What are the holdover tenant rules in Pennsylvania commercial leases?
Under Pennsylvania law, if a commercial tenant holds over after the expiration of an annual lease (or a lease for a term of years), the holdover creates a year-to-year tenancy on the same terms and conditions as the original lease. This is a significant distinction from many other states where holdover creates a month-to-month tenancy. The year-to-year holdover can lock a tenant into an additional 12 months of obligations if they fail to vacate on time. Most PA commercial leases override this default with contractual holdover provisions specifying 150–200% of the last monthly rent and month-to-month terms.
Does Philadelphia have special commercial lease requirements?
Yes. Philadelphia imposes several additional requirements and costs that differ from the rest of Pennsylvania. The Philadelphia Business Income and Receipts Tax (BIRT) is a gross receipts tax of 0.1415 mills plus a net income tax of 5.99% — this applies on top of the state CNI tax. Philadelphia also has a Use and Occupancy Tax (U&O) that functions as a local property tax paid by tenants. The city requires a Commercial Activity License for most businesses. Additionally, Philadelphia’s Fair Practices Ordinance provides broader anti-discrimination protections than state law, which can affect tenant selection and lease terms.

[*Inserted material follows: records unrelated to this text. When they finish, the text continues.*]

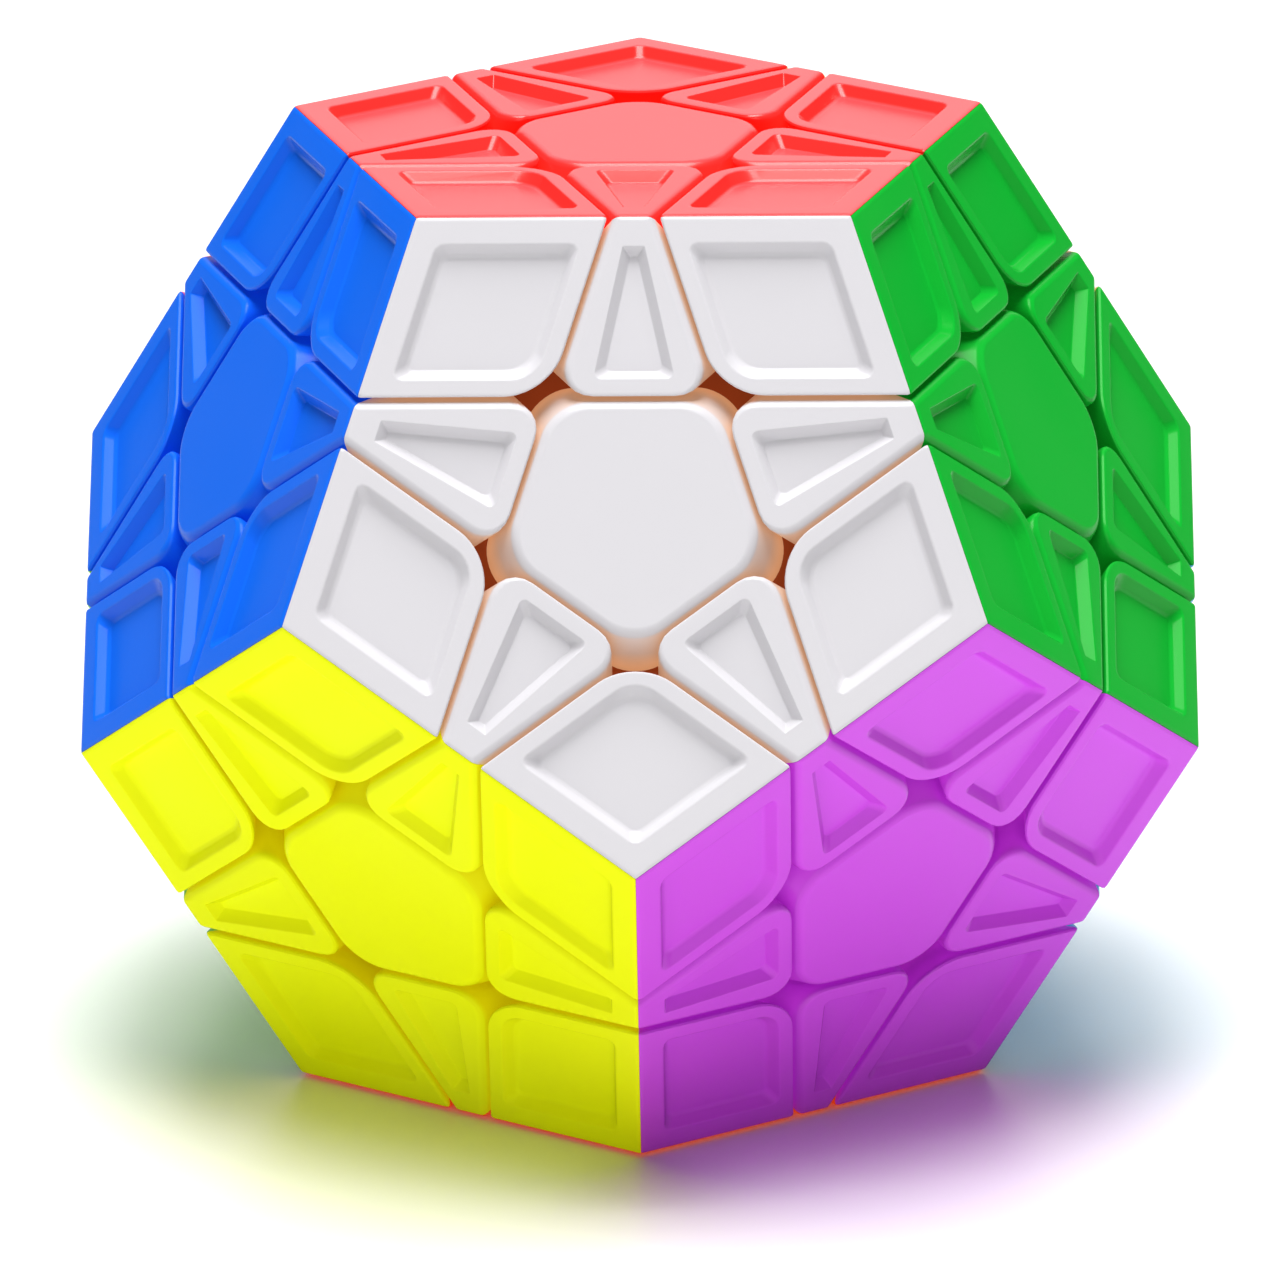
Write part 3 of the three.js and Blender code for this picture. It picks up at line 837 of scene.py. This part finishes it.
def placePiece(name, mesh, matrix, material, body):
    data = mesh.copy()
    data.name = name
    data.transform(matrix)
    data.materials.clear()
    data.materials.append(material)
    piece = bpy.data.objects.new(name, data)
    bpy.context.scene.collection.objects.link(piece)
    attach(piece, body)
    return piece


def shareOf(mesh, own, others, name):  # the share of a piece that has one face's colour
    bm = bmesh.new()
    bm.from_mesh(mesh)
    for other in others:
        cutAway(bm, axes[other] - axes[own], -puzzle["seam"])
    bmesh.ops.recalc_face_normals(bm, faces=bm.faces)
    return smoothed(toMesh(bm, name))


def placeTiles(kind, slot, mesh, first):  # one share of the piece for each of its faces
    node = nodeOf(kind, slot)
    for i, face in enumerate(slot):
        turn = turnBetween(first, slot[i:] + slot[:i])
        name = f"{pieceName(kind, slot)}_{face}_tile"
        tile = placePiece(name, mesh, turn, plastics[face], bodyOf[node])
        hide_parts(node)


corners, edges = cornerSlots(), edgeSlots()
cornerThird = shareOf(cornerBody(corners[0]), corners[0][0], corners[0][1:], "cornerThird")
for slot in corners:
    placeTiles("corner", slot, cornerThird, corners[0])
print("corner pieces", len(corners))

edgeHalf = shareOf(edgeBody(edges[0]), edges[0][0], edges[0][1:], "edgeHalf")
for slot in edges:
    placeTiles("edge", slot, edgeHalf, edges[0])
print("edge pieces", len(edges))

capMesh, stemMesh = smoothed(capBody()), smoothed(stemBody())
screw, washer = smoothed(screwMesh()), smoothed(washerMesh())
spring = smoothed(springMesh(), math.pi)
for face in faceNames:
    side = along(axes[face], axes[ringOf(face)[0]])
    upright = Matrix((side, axes[face].cross(side), axes[face])).transposed().to_4x4()
    node = "centre_" + face if "centre_" + face in bodyOf else coreNode
    cap = placePiece(f"centre_{face}_cap", capMesh, upright, plastics[face], bodyOf[node])
    stem = placePiece(f"centre_{face}_stem", stemMesh, upright, plastics[face], bodyOf[node])
    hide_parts(node)
    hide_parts(node)
    placePiece(f"screw_{face}", screw, upright, screwSteel, bodyOf[coreNode])
    placePiece(f"spring_{face}", spring, upright, springSteel, bodyOf[node])
    placePiece(f"washer_{face}", washer, upright, screwSteel, bodyOf[node])
core = placePiece("core_block", smoothed(coreMesh()), Matrix.Identity(4), plastics["grey"],
                  bodyOf[coreNode])
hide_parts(coreNode)
print("centres, core, screws, springs and washers")


# floor, light and camera

studio = {
    "floorSize": 6,
    "floorColour": "FAFAFA",
    "floorRoughness": 0.38,
    "floorGap": 0.2 * mm,
    "skyStrength": 0.28,
    "distance": 1.25,
    "azimuth": math.radians(0.752),
    "elevation": math.radians(17.674),
    "roll": math.radians(-0.528),
    "sideways": -0.000747,
    "upwards": -0.003409,
    "lens": 449.4,
    "farthest": 50,
}

bm = bmesh.new()
bmesh.ops.create_grid(bm, x_segments=1, y_segments=1, size=studio["floorSize"] / 2)
bmesh.ops.translate(bm, vec=(0, 0, cadLow.z - studio["floorGap"]), verts=bm.verts)
floor = bpy.data.objects.new("floor", toMesh(bm, "floor"))
bpy.context.scene.collection.objects.link(floor)
floorPaint = bpy.data.materials.new("floorPaint")
floorPaint.use_nodes = True
floorShader = floorPaint.node_tree.nodes["Principled BSDF"]
floorShader.inputs["Base Color"].default_value = rgb(studio["floorColour"])
floorShader.inputs["Roughness"].default_value = studio["floorRoughness"]
floor.data.materials.append(floorPaint)

world = bpy.data.worlds.new("studioSky")
bpy.context.scene.world = world
world.use_nodes = True
sky = world.node_tree.nodes["Background"]
sky.inputs["Strength"].default_value = studio["skyStrength"]

softBoxes = [  # place, size, power: overhead, front, behind, and a small one for the bright edges
    ((0.0, 0.1, 1.6), 1.0, 33),
    ((0.0, -1.9, 0.5), 1.4, 11),
    ((0.0, 1.9, 0.75), 1.6, 7),
    ((0.0, -0.3, 0.9), 0.3, 3.2),
]
for i, (spot, size, power) in enumerate(softBoxes):
    light = bpy.data.lights.new(f"softBox{i}", "AREA")
    light.size = size
    light.energy = power
    lamp = bpy.data.objects.new(f"softBox{i}", light)
    lamp.location = spot
    lamp.rotation_euler = (-Vector(spot)).to_track_quat("-Z", "Y").to_euler()
    bpy.context.scene.collection.objects.link(lamp)

lens = bpy.data.cameras.new("camera")
lens.lens = studio["lens"]
lens.sensor_width = 36
lens.clip_end = studio["farthest"]
camera = bpy.data.objects.new("camera", lens)
bpy.context.scene.collection.objects.link(camera)
az, el, roll = studio["azimuth"], studio["elevation"], studio["roll"]
back = Vector((math.sin(az) * math.cos(el), -math.cos(az) * math.cos(el), math.sin(el)))
right = Vector((math.cos(az), math.sin(az), 0))
up = back.cross(right)
camera.location = back * studio["distance"] + right * studio["sideways"] + up * studio["upwards"]
rolledRight = right * math.cos(roll) + up * math.sin(roll)
rolledUp = up * math.cos(roll) - right * math.sin(roll)
camera.rotation_euler = Matrix((rolledRight, rolledUp, back)).transposed().to_euler()
bpy.context.scene.camera = camera
bpy.context.scene.view_settings.view_transform = "Standard"
print("floor, light and camera")
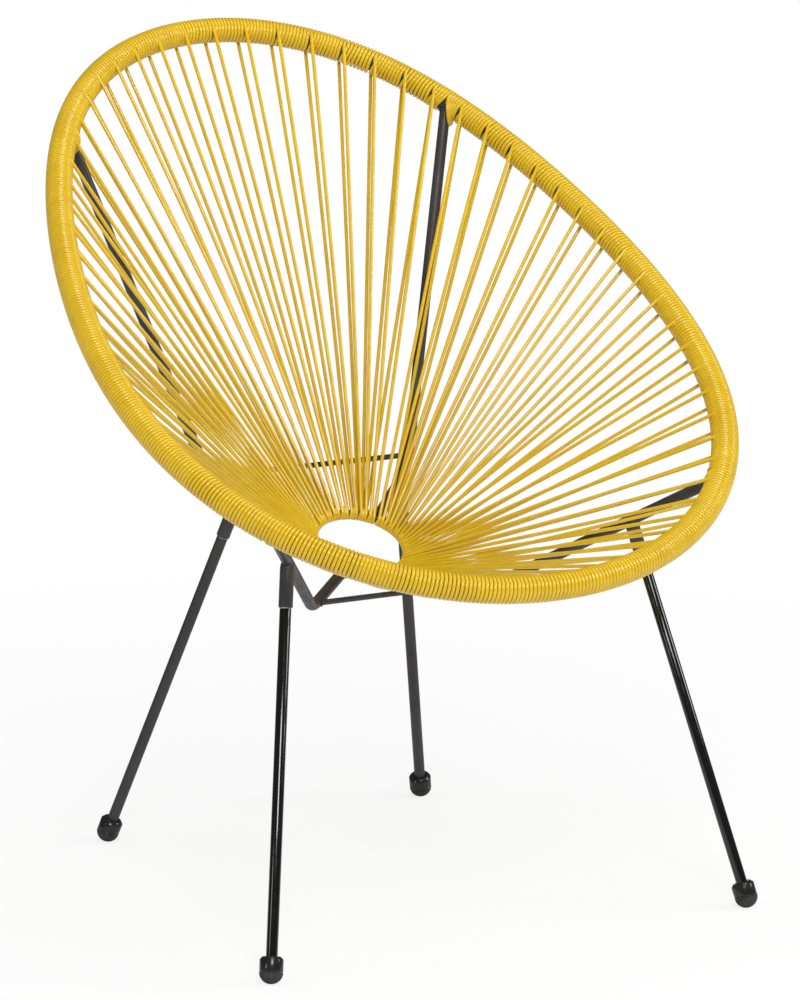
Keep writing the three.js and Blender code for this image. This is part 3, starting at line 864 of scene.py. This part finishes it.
def makeFloor():
    bm = bmesh.new()
    bmesh.ops.create_grid(bm, x_segments=8, y_segments=8, size=studio["floor"] / 2)
    mesh = finishedMesh(bm)
    mesh.materials.append(floorMaterial())
    floor = bpy.data.objects.new("studio_floor", mesh)
    bpy.context.scene.collection.objects.link(floor)


def makeWorld():
    world = bpy.data.worlds.new("studio_world")
    bpy.context.scene.world = world
    world.use_nodes = True
    nodes, links = world.node_tree.nodes, world.node_tree.links
    rays = nodes.new("ShaderNodeLightPath")
    light = nodes["Background"]
    setInput(light, "Color", (*studio["world"], 1))
    # Shiny surfaces mirror a dimmer world than the one that lights them
    dimmer = nodes.new("ShaderNodeMapRange")
    setInput(dimmer, "To Min", studio["worldStrength"])
    setInput(dimmer, "To Max", studio["worldStrength"] * studio["glossShare"])
    links.new(rays.outputs["Is Glossy Ray"], dimmer.inputs["Value"])
    links.new(dimmer.outputs["Result"], light.inputs["Strength"])
    white = nodes.new("ShaderNodeBackground")
    setInput(white, "Color", (1, 1, 1, 1))
    setInput(white, "Strength", 1.0)
    mixShaders(nodes, links, rays.outputs["Is Camera Ray"], light.outputs["Background"],
               white.outputs["Background"], "World Output")


def addLamp(name, shape):
    lamp = bpy.data.lights.new(name, "AREA")
    lamp.shape = "SQUARE"
    lamp.size = shape["size"]
    lamp.energy = shape["power"]
    holder = bpy.data.objects.new(name, lamp)
    holder.location = shape["place"]
    aim = Vector(shape["target"]) - Vector(shape["place"])
    holder.rotation_euler = aim.to_track_quat("-Z", "Y").to_euler()
    bpy.context.scene.collection.objects.link(holder)


def makeCamera():
    data = bpy.data.cameras.new("photo_camera")
    data.sensor_width = photoCamera["sensor"]
    data.sensor_fit = "HORIZONTAL"
    data.lens = photoCamera["lensPerSensor"] * photoCamera["sensor"]
    data.clip_end = photoCamera["clipEnd"]
    camera = bpy.data.objects.new("photo_camera", data)
    camera.location = photoCamera["place"]
    camera.rotation_euler = (math.radians(90 - photoCamera["downward"]), 0, math.radians(photoCamera["turn"]))
    bpy.context.scene.collection.objects.link(camera)
    bpy.context.scene.camera = camera


makeFloor()
makeWorld()
for name, shape in lamps.items():
    addLamp(name, shape)
makeCamera()
bpy.context.scene.view_settings.view_transform = "Standard"
print("studio made")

Can a Pennsylvania commercial landlord lock out a tenant without a court order?
Pennsylvania law is more permissive of landlord self-help remedies than most states. While the Landlord and Tenant Act (68 P.S. §250.501) provides a formal eviction process, Pennsylvania courts have historically been more tolerant of peaceable self-help repossession in commercial (not residential) contexts when the lease expressly authorizes it. However, self-help lockouts that involve a breach of the peace are illegal. The safer and more common approach is the confession of judgment (cognovit) clause, which allows the landlord to obtain a judgment for possession without a trial. Confession of judgment clauses are enforceable in Pennsylvania commercial leases and represent a major tenant risk.